The amendment process would mean the new commission would not be formed for the first time until the next decennial redistricting process, following the 2020 census, which has led to opposition by Senate Democrats and good government groups who have called it a stall tactic.

Assembly Minority Leader Brian M. Kolb, R-Canandaigua, said "redistricting reform and the creation of an independent legislative redistricting commission are policies that Assembly Republicans have long championed. These reforms will happen if New Yorkers make their voices heard and demand that Albany make these issues a top priority before session concludes."

The redrawing of legislative lines has to be finalized in time for next year's primaries for state Assembly and Senate seats.

An earlier primary is being proposed for statewide elections next year to better comply with the federal Military and Overseas Voter Empowerment Act, which requires absentee ballots to be sent out to military personnel 45 days before an election.
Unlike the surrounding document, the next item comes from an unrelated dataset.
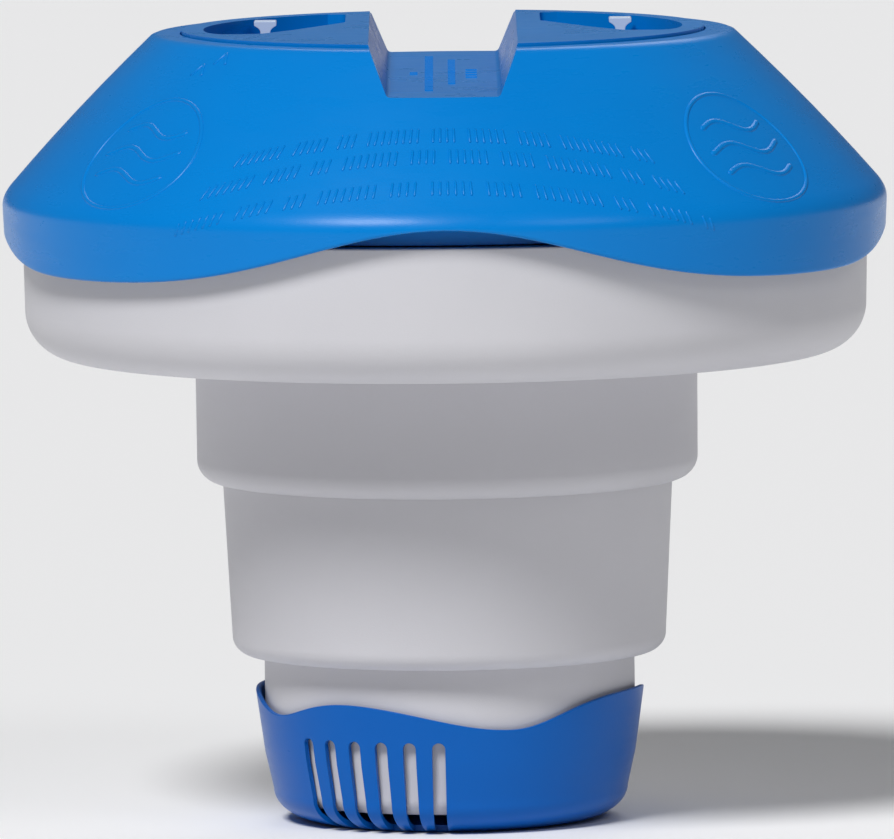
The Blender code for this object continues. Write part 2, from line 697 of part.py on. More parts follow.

The provision caused a number of logistical problems in 2010, and the state was given a waiver because of time constraints between September primaries and the November general election, making it difficult to send out ballots 45 days prior to Election Day.

The prospect of an earlier primary, possibly in June, could mean a final redistricting plan would need to be done as early as February, according to Jerry Goldfeder, a prominent election lawyer at Stroock & Stroock & Lavan, a national law firm with offices in New York City.

"If, as a result of Senator [Charles] Schumer's law extending the time for military balloting, the primary is moved to June, petitioning would start sometime in March, and the lines would have to be finalized before then," said Goldfeder.  "If, on the other hand, there is a waiver of the federal law, like this year, and we retain a September primary, then the new lines have to be put in place before the beginning of petitioning in early June."